Dataloader num_workers relate to gpu memory?

dlfma_tjd · November 7, 2021, 6:50am

If I increase num_workers from 0 to 4, then could be cuda out of memory problem solved? RAM is enough but memory is exploded…help me please

ptrblck · November 8, 2021, 7:49am

No, increasing num_workers in the DataLoader would use multiprocessing to load the data from the Dataset and would not avoid an out of memory on the GPU.
To solve the latter you would have to reduce the memory usage by e.g. reducing the batch size or by using e.g. torch.utils.checkpoint.

pineapple_pine · January 5, 2022, 6:58pm

Hi, ptrblck! Do you know why increasing num_workers to 2, 4 or 8 wouldn’t decrease the runtime?

ptrblck · January 5, 2022, 7:20pm

You would have to profile your code and check how long the data loading takes. E.g. your overall data loading might be faster than the model training iteration and thus the time to load each batch could already be hidden. In such a case speeding up the data loading would of course not yield any performance improvement. On the other hand you could see a data loading bottleneck, but your system cannot speed it up further e.g. due to the limited read speeds of your SSD etc.
Generally, I would recommend to profile the code to see where the bottlenecks are and then try to optimize it.

EDIT: also explained in this answer from your double post.

pineapple_pine · January 5, 2022, 7:29pm

Thank you so much!! I will try your suggestion.

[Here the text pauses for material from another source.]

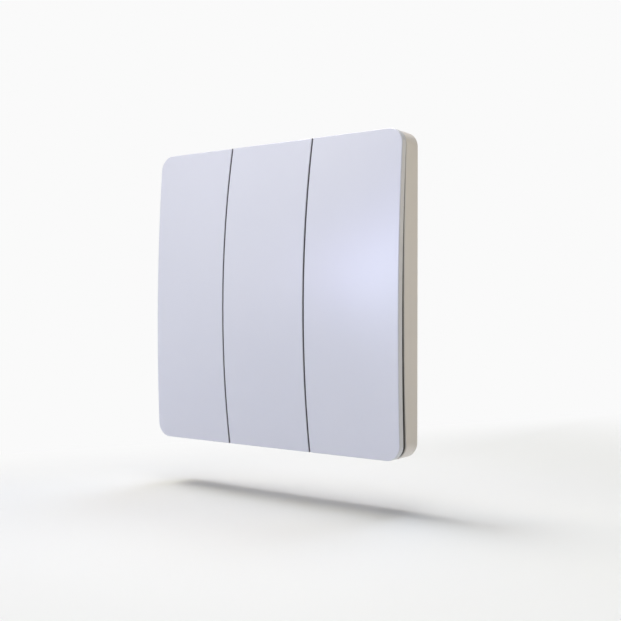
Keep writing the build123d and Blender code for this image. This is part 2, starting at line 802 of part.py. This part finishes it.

pineapple_pine · January 5, 2022, 9:08pm

May I ask how to test the batch loading speed & the model training iteration speed?

Also, if I set num_workers = multiprocessing.cpu_count() which maximize the usage of cpu, and still does not improve runtime, does that mean there’s no way to improve runtime?

New to Pytorch for these silly question lol

pineapple_pine · January 5, 2022, 10:01pm

I’ve figured it out. Actually setting num_workers = 0 will speed up the code because the loading time itself is short, but creating new threads actually takes much longer. Therefore, with more num_workers & even using multiprocessing.cpu_count() will slow down the runs.